The union's senior officer Brendan Ogle said that the Government missed an 'unprecedented opportunity' to re-think the economy in the interests of society.
He said: "Supports for businesses have not been matched by supports for workers: instead, those who lost their jobs due to the pandemic, and may have been thrown out of work for a second time by the level three measures, have had their Pandemic Unemployment Payment cut with no indication of restoration offered by this budget.
"The disparity between supports for business and supports for workers is particularly striking in the hospitality sector, where low pay and precarious working were the norm pre-COVID.
"It seems employers in this sector are to be allowed treat many workers like slaves while continuing to boycott the hospitality Joint Labour Committee, paying minimum wages, offering precarious contracts, stealing their tips, and now pocketing a significant VAT cut.

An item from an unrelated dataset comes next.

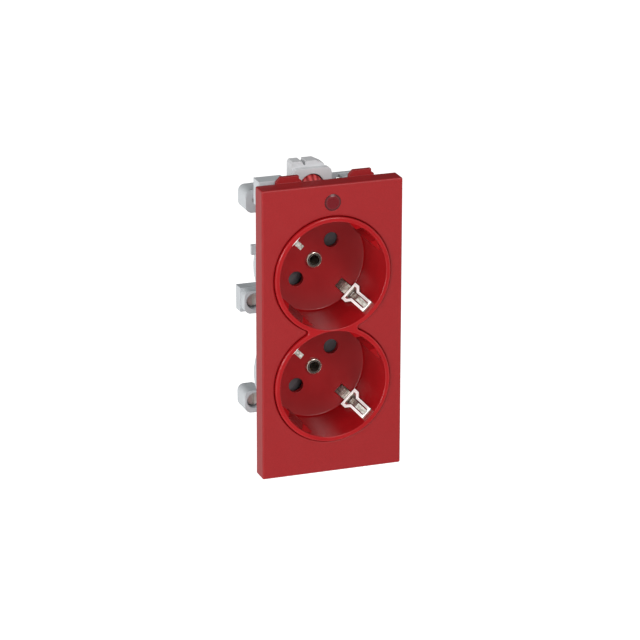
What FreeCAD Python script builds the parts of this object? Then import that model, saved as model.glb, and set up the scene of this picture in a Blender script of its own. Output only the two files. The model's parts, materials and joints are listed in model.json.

"The hospitality VAT cut itself is simply a reheated recipe from the last crisis - a pre-pandemic employer demand now met by the Government in its pandemic budget.
"By contrast, the Government missed an opportunity to announce a meaningful increase to the National Minimum Wage following the derisory 10 cent proposal recommended by the Low Pay Commission – a proposal which was rightly rejected by the trade union movement."
He added: "Our post-pandemic recovery cannot be built on low pay combined with poor workers' rights.
"A sustainable wage-led recovery means putting money into workers’ pockets, not only by raising wage floors and maintaining income supports, but also by enabling workers to negotiate collectively to improve their terms and conditions."
"Today's budget misses that historic opportunity, focusing on short-term fixes and rehashing the failed approaches of the past.
"It benefits the same interests as before, and again leaves behind those who were left behind before".